When I did get back to it, the first thing that came in to my mind was the line Scotty said in a Star Trek episode: "I don’t know what it is, but it’s Green…" and then the following rhyme:
Pease porridge hot, pease porridge cold, Pease porridge in the pot, nine days old;
Some like it hot, some like it cold, Some like it in the pot, nine days old.
It was a nice transparent emerald green color. The cookpot hadn’t been made from stainless steel as advertised. It had been made from steel plated with Nickel, and Murphy strikes again. So I bottled each into separate empty plastic gallon jugs and closed them up tightly with caps and put them into a refrigerator for keeping as the process of mixing the composite involved using cold liquid ceramic resin.

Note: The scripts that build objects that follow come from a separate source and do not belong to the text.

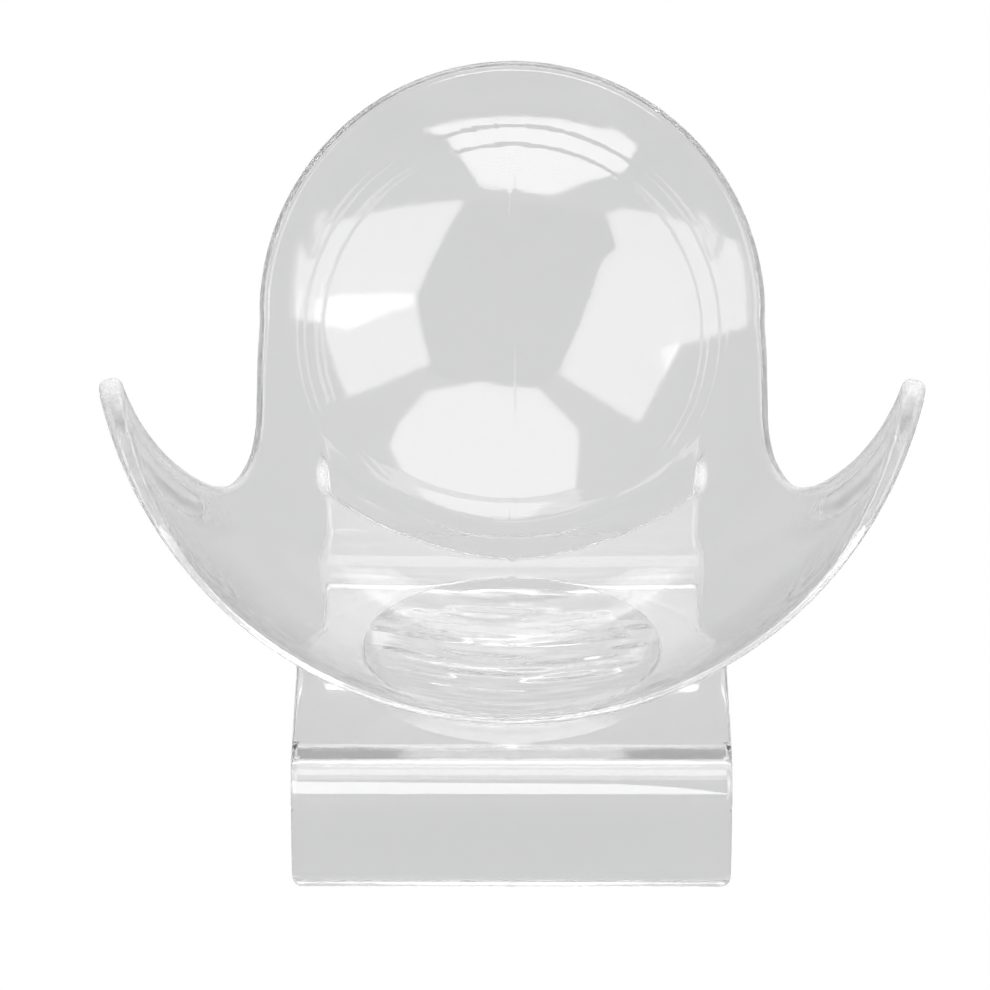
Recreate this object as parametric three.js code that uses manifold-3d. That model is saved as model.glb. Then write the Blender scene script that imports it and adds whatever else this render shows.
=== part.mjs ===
// A clear moulded stand that shows off a ball. A scalloped spherical cradle (backrest, two
// upswept arms and a seat) stands on a bridge-shaped base (deck, front wall and rear leg).
// Millimetres. +Z is up, +Y points to the back, and -X is the viewer's left from the front.
// The stand rests on z = 0, and its box is centred on the origin in X and Y.
import * as THREE from 'three';
import { mergeVertices } from 'three/addons/utils/BufferGeometryUtils.js';
import Module from 'manifold-3d';

const wasm = await Module();
wasm.setup();

const radians = THREE.MathUtils.degToRad;
const degrees = THREE.MathUtils.radToDeg;

// Driving dimensions. The origin of all pieces is the ball's centre until the very end.
const BALL_DIAMETER = 170;
const BALL_ROOM = 3.4;
const CRADLE_WALL = 3;
const BASE_WALL = 5.4;
const INNER_RADIUS = BALL_DIAMETER / 2 + BALL_ROOM;
const OUTER_RADIUS = INNER_RADIUS + CRADLE_WALL;
const CENTRE_HEIGHT = 116;
const TABLE_Z = -CENTRE_HEIGHT;
const JOINT_GAP = 0.3;

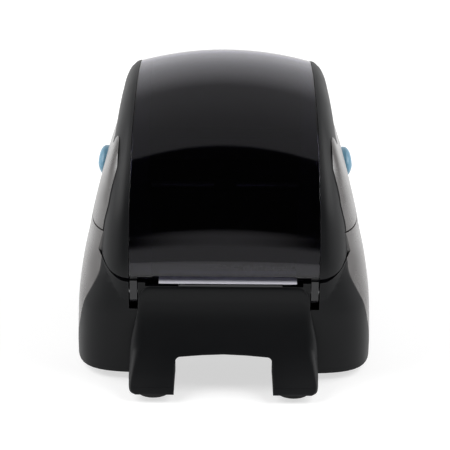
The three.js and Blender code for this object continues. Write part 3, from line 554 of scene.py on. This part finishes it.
def moulded_skin_group():
    """Spark-eroded mould grain, faint flow mottling, rubbed edges and settled dust."""
    name = "moulded skin"
    if name in bpy.data.node_groups:
        return bpy.data.node_groups[name]
    tree, given, out = group_start(name, [
        ("Colour", "NodeSocketColor", (0.03, 0.03, 0.03, 1)),
        ("Roughness", "NodeSocketFloat", 0.5),
        ("Grain scale", "NodeSocketFloat", 2200.0),
        ("Mottle", "NodeSocketFloat", 0.12),
        ("Rub", "NodeSocketFloat", 0.25),
        ("Dust", "NodeSocketFloat", 0.1),
    ], [("Colour", "NodeSocketColor"), ("Roughness", "NodeSocketFloat"), ("Height", "NodeSocketFloat")])
    where = tree.nodes.new("ShaderNodeTexCoord").outputs["Object"]
    fine = noise_node(tree, given.outputs["Grain scale"], 2.0, where, 0.6)
    coarse = noise_node(tree, math_node(tree, "MULTIPLY", given.outputs["Grain scale"], 0.31), 1.0, where)
    cloud = noise_node(tree, 26.0, 4.0, where, 0.62)
    patch = noise_node(tree, 7.0, 3.0, where, 0.55)
    shape = tree.nodes.new("ShaderNodeNewGeometry")
    rounded = tree.nodes.new("ShaderNodeBevel")
    rounded.samples = 4
    rounded.inputs["Radius"].default_value = 0.0011
    facing = tree.nodes.new("ShaderNodeVectorMath")
    facing.operation = "DOT_PRODUCT"
    tree.links.new(rounded.outputs["Normal"], facing.inputs[0])
    tree.links.new(shape.outputs["Normal"], facing.inputs[1])
    edge = spread(tree, facing.outputs["Value"], 0.82, 0.985, 1.0, 0.0)
    broken = spread(tree, cloud, 0.35, 0.7, 0.2, 1.0)
    rub = math_node(tree, "MULTIPLY", math_node(tree, "MULTIPLY", edge, broken), given.outputs["Rub"])
    parts = tree.nodes.new("ShaderNodeSeparateXYZ")
    tree.links.new(shape.outputs["Normal"], parts.inputs[0])
    level = spread(tree, parts.outputs["Z"], 0.55, 1.0, 0.0, 1.0)
    specks = spread(tree, noise_node(tree, 900.0, 2.0, where), 0.5, 0.8, 0.25, 1.0)
    settled = math_node(tree, "MULTIPLY", math_node(tree, "MULTIPLY", level, specks),
        given.outputs["Dust"])
    lighter = tree.nodes.new("ShaderNodeHueSaturation")
    lighter.inputs["Value"].default_value = 1.5
    lighter.inputs["Saturation"].default_value = 0.9
    tree.links.new(given.outputs["Colour"], lighter.inputs["Color"])
    mottle = math_node(tree, "MULTIPLY", spread(tree, patch, 0.3, 0.72, 0.0, 1.0),
        given.outputs["Mottle"])
    colour = mix_colour(tree, mottle, given.outputs["Colour"], lighter.outputs["Color"])
    colour = mix_colour(tree, rub, colour, (0.11, 0.11, 0.115, 1))
    colour = mix_colour(tree, settled, colour, (0.2, 0.19, 0.18, 1))
    tree.links.new(colour, out.inputs["Colour"])
    rough = math_node(tree, "ADD", given.outputs["Roughness"], math_node(tree, "MULTIPLY", math_node(
        tree, "SUBTRACT", cloud, 0.5), 0.16))
    rough = math_node(tree, "ADD", rough, math_node(tree, "MULTIPLY", settled, 0.25))
    rough = math_node(tree, "SUBTRACT", rough, math_node(tree, "MULTIPLY", rub, 0.3))
    tree.links.new(rough, out.inputs["Roughness"])
    height = math_node(tree, "ADD", math_node(tree, "MULTIPLY", fine, 0.65),
        math_node(tree, "MULTIPLY", coarse, 0.35))
    tree.links.new(height, out.inputs["Height"])
    return tree


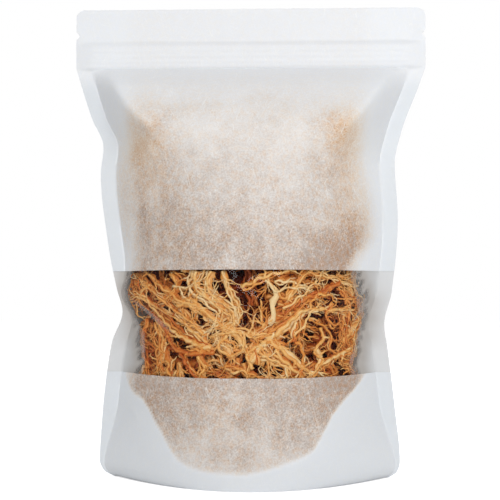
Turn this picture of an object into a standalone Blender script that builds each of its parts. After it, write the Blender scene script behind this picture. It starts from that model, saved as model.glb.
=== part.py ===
"""A filled stand-up pouch of dried sea moss, standing on its opened bottom gusset.

Metres, +Z up, with the windowed front towards -Y and the origin on the floor below the middle.
Every web follows one shape: a flat header, a belly that swells below the zipper, flat side seals,
and a bottom edge that bows out over the floor. The moss is a pile of separate dried clumps.
"""
import math
import random

import bmesh
import bpy
from mathutils import Quaternion, Vector, noise

# Driving dimensions, in metres
POUCH_HEIGHT = 0.272
HEADER_HALF_WIDTH = 0.1015
TOP_CORNER_RADIUS = 0.005
SIDE_SEAL = 0.009
BOTTOM_SIDE_SEAL = 0.002
WINDOW_LOW = 0.061
WINDOW_HIGH = 0.1195
ZIPPER_LOW = 0.2395
ZIPPER_HIGH = 0.2495
ZIPPER_RISE = 0.0017
ZIPPER_FOOT = 0.001
ZIPPER_SLOPE = 0.0035
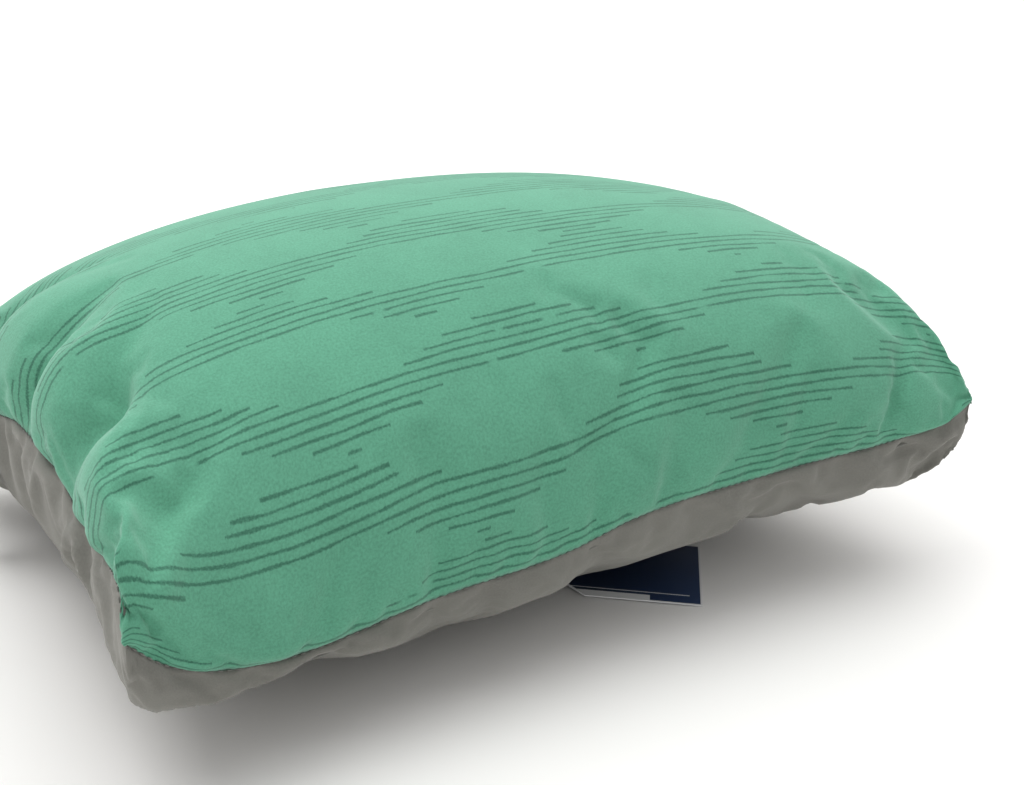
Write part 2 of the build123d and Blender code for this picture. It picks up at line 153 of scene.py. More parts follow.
# The drawcord's two halves, from the tack to the moulded end (mm)
CORD_NEAR = (
    (-195.6, -128, 58), (-194.7, -86, 58), (-194.1, -42, 58), (-193.9, 0, 58),
    (-194.1, 40, 58), (-194.5, 72.6, 58), (-208.9, 72.6, 52.5), (-208.9, 72.6, 18),
)
CORD_FAR = (
    (-195.6, 128, 58), (-195.2, 112, 58), (-194.9, 96, 58), (-194.5, 75.4, 58),
    (-208.9, 75.4, 52.5), (-208.9, 75.4, 18),
)
EYELET_CENTRE = Vector((-203.8, 74.0, 53.8)) * MM
EYELET_OUT = Vector((-0.934, 0.0, -0.358))
CORD_DIAMETER = 0.0024
# The swing tag: a lower corner (mm), the turn of its lower edge (degrees) and its size (mm)
TAG_CORNER = (67.2, -142.3)
TAG_TURN = 51.8
TAG_WIDTH = 62.0
TAG_LENGTH = 70.0
# How far the cloth is lifted off the floor over the tag (mm)
TAG_ROOM = 3.4


class PillowShape(bpy.types.PropertyGroup):
    """Sizes of the fabric shell."""

    half_length: bpy.props.FloatProperty(
        name="Half length", description="Middle to a short side's corners",
        default=0.2153, unit="LENGTH",
    )
    half_width: bpy.props.FloatProperty(
        name="Half width", description="Middle to a long side's corners",
        default=0.1655, unit="LENGTH",
    )
    crown: bpy.props.FloatProperty(
        name="Crown", description="How far the top rises above the sewn edge",
        default=0.0800, unit="LENGTH",
    )
    cell: bpy.props.FloatProperty(
        name="Cell", description="Size of the fabric mesh before it is divided once",
        default=0.0045, unit="LENGTH",
    )
    cloth: bpy.props.FloatProperty(
        name="Cloth", description="Thickness of a fabric panel",
        default=0.001, unit="LENGTH",
    )
    swell: bpy.props.FloatProperty(
        name="Swell", description="The most that the fill may push a panel",
        default=0.006, unit="LENGTH",
    )
    slack: bpy.props.FloatProperty(
        name="Slack", description="Spare fabric, as a share, that the fill gathers into folds",
        default=0.035, subtype="FACTOR",
    )


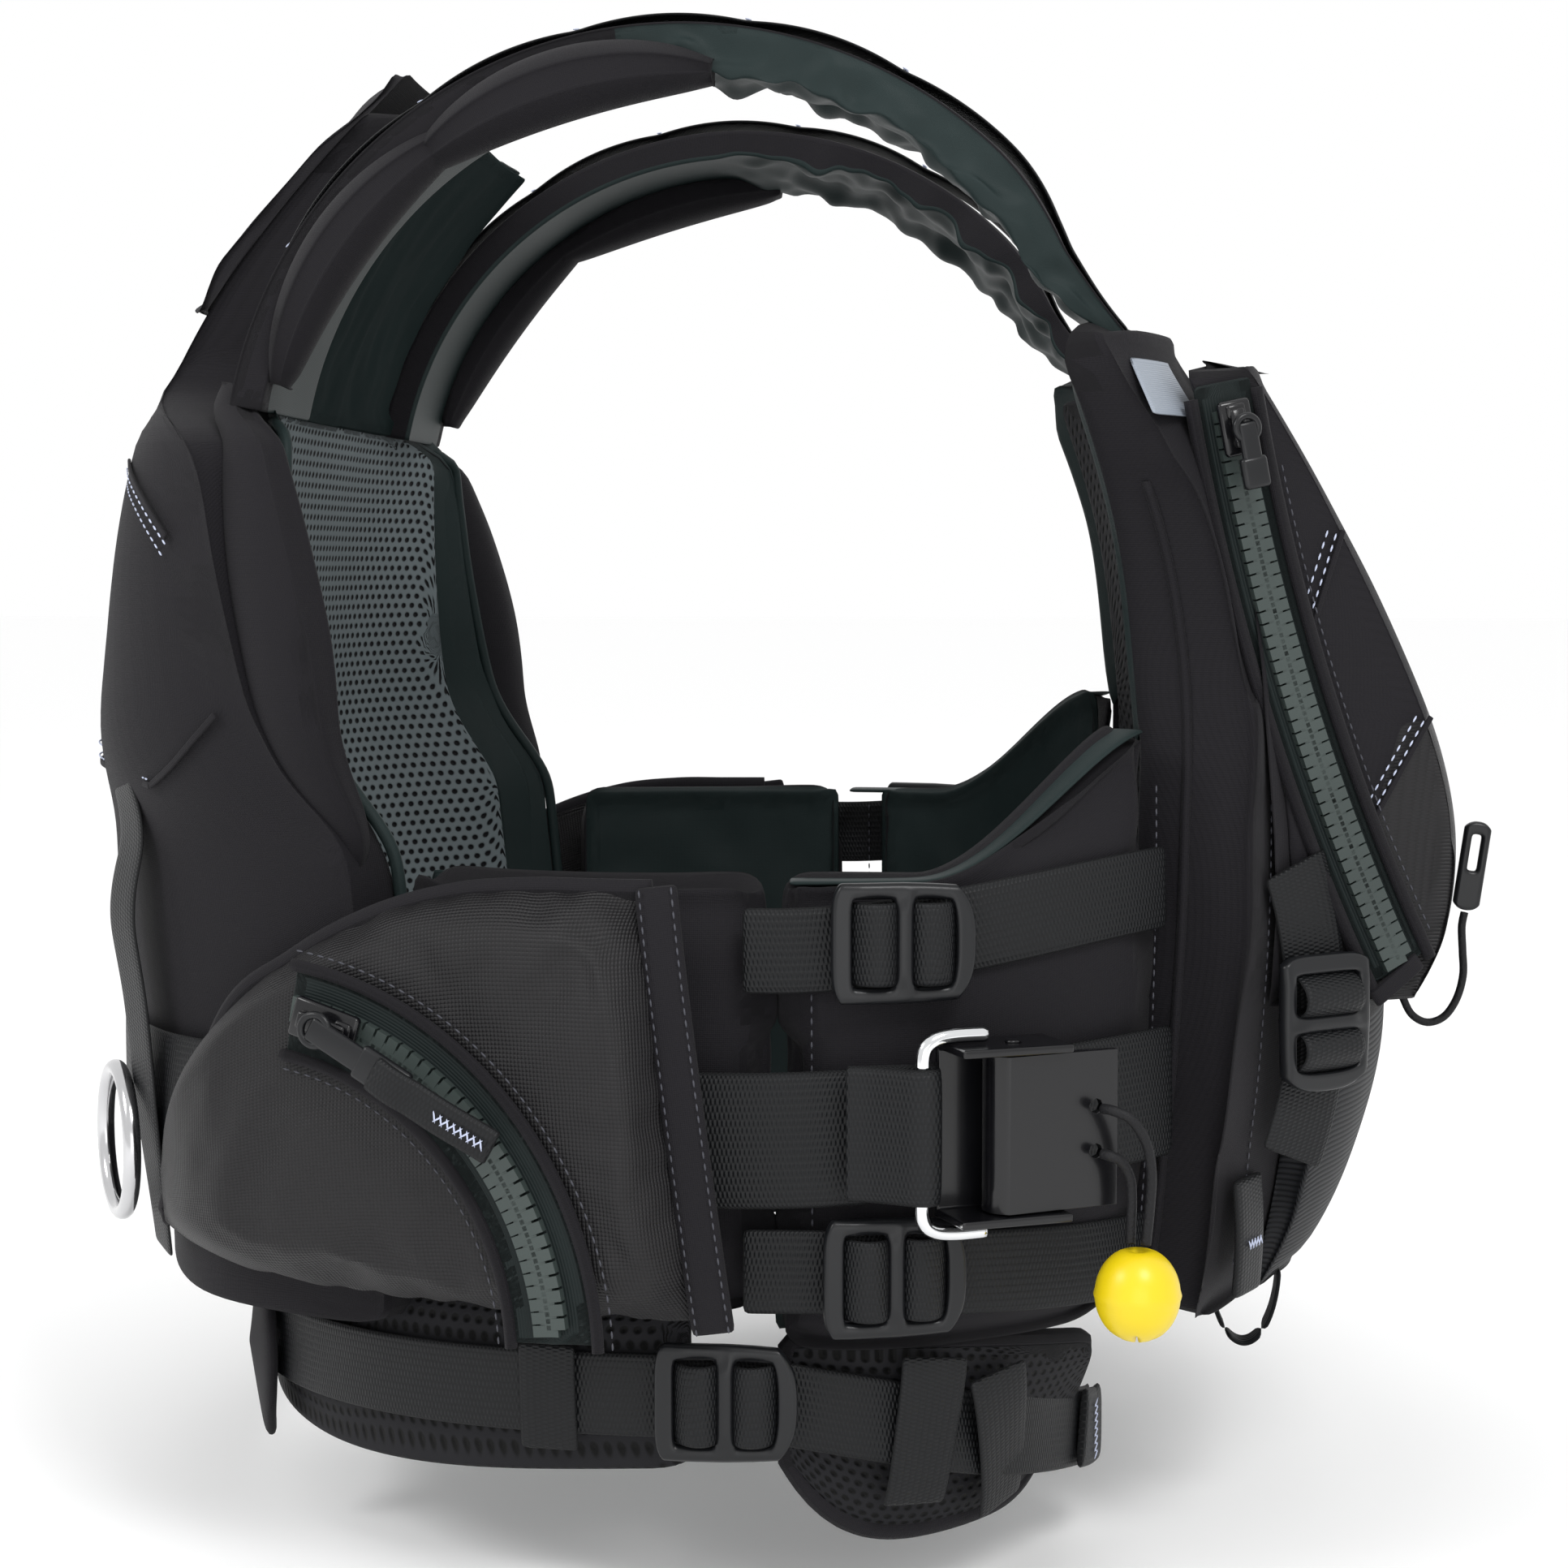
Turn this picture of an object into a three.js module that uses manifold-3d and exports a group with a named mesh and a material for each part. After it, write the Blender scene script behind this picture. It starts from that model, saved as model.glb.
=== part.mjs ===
// Rescue buoyancy vest: foam body panels, shoulder pads, adjustment webbing with ladder locks, a quick-release
// harness belt with cam buckle and toggle, zipped pockets, a back ring and a waist belt.
// Millimetres. +X is the wearer's front, +Y the wearer's left, +Z up. Heights are counted from the hem, and the
// finished group is lowered so that the origin lies level with the underside of the shoulder pads.
import * as THREE from 'three';
import { mergeVertices } from 'three/addons/utils/BufferGeometryUtils.js';
import Module from 'manifold-3d';

const wasm = await Module();
wasm.setup();

// ---------------------------------------------------------------- driving dimensions
const CHEST_HALF_WIDTH = 162; // wearer's chest, centre plane to side
const FRONT_DEPTH = 145; // wearer's chest, mid plane to front
const BACK_DEPTH = 180; // wearer's chest, mid plane to back
const SHOULDER_HEIGHT = 438; // hem to the underside of the shoulder pads

const LINER_THICKNESS = 2;
const SKIN = 1.5; // shell fabric and zip tape
const GAP = 1.2; // between layers that follow the torso
const CLEAR = 0.5; // between hardware faces
const WING_OUTER = 20; // wearer's chest to the outside of a side wing
const FOAM_INNER = LINER_THICKNESS + GAP;
const BACK_FOAM_OUTER = 38; // wearer's chest to the outside of the back foam
const FRONT_FOAM_OUTER = 39; // wearer's chest to the outside of the front foam

const PANEL_BOTTOM = 62; // lower edge of the foam panels
const WING_BOTTOM = 76;
const WING_TOP = 198;
const BACK_TOP = 434;
const NECK_START = 330; // height above which the back narrows to the neck
const NECK_HALF = 72; // half width of the back at the neck
const FRONT_NECKLINE = 326;
const FRONT_HORN_TOP = 360;
const SIDE_GAP_ANGLE = 86; // where the rear wing ends and the front wing starts
const REAR_WING_ANGLE = 121;
const FRONT_WING_ANGLE = 47;

const WEBBING_THICKNESS = 1.6;
const SIDE_WEBBING = 25; // width of the adjustment webbing
const BELT_WEBBING = 40; // width of the harness belt
const LOCK_LENGTH = 42; // ladder lock, along its webbing
const LOCK_WIDTH = 35; // ladder lock, across its webbing
const LOCK_THICKNESS = 5;
const LOCK_BAR = 5; // width of a ladder lock's rails and bars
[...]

Two different batches, two different results, one clear, one green, neither the same as the very first batch I made for the professor.
My first attempt was with the clear recovery batch. I cooled and mixed and cooled some more, all the while looking at the mixing surface. I tasted, added, cooled and mixed more of my dry reactant into the liquid. It never got cold enough to get lumpy like I had seen twenty years earlier, which had changed to smooth, and then back to lumpy, which I had witnessed twenty years prior. It just stayed smooth. So I checking for the right point, by taste. I had gotten it to a certain point, but it had remained smooth and I was running out of cold, and was getting blistered hands and frustrated, and was running out time for that day so I stopped the mixing. I had waited five minutes that it had taken the samples twenty years ago to solidify, yet nothing seemed to be happening. Time had run out for the day. So I left the cold mixture in the bucket, looking like milk, with bits of plastic that the mixer blades had carved off from the plastic bucket that I had used to mix the composite, to solidify.
Time and the tides, and several days go by before I get back to it. Interestig, but not what I was after. I guessed that I needed a filler like I had surmized that one of the original ingredients actually had been, insted of it being the secret reactant they had led on it to be.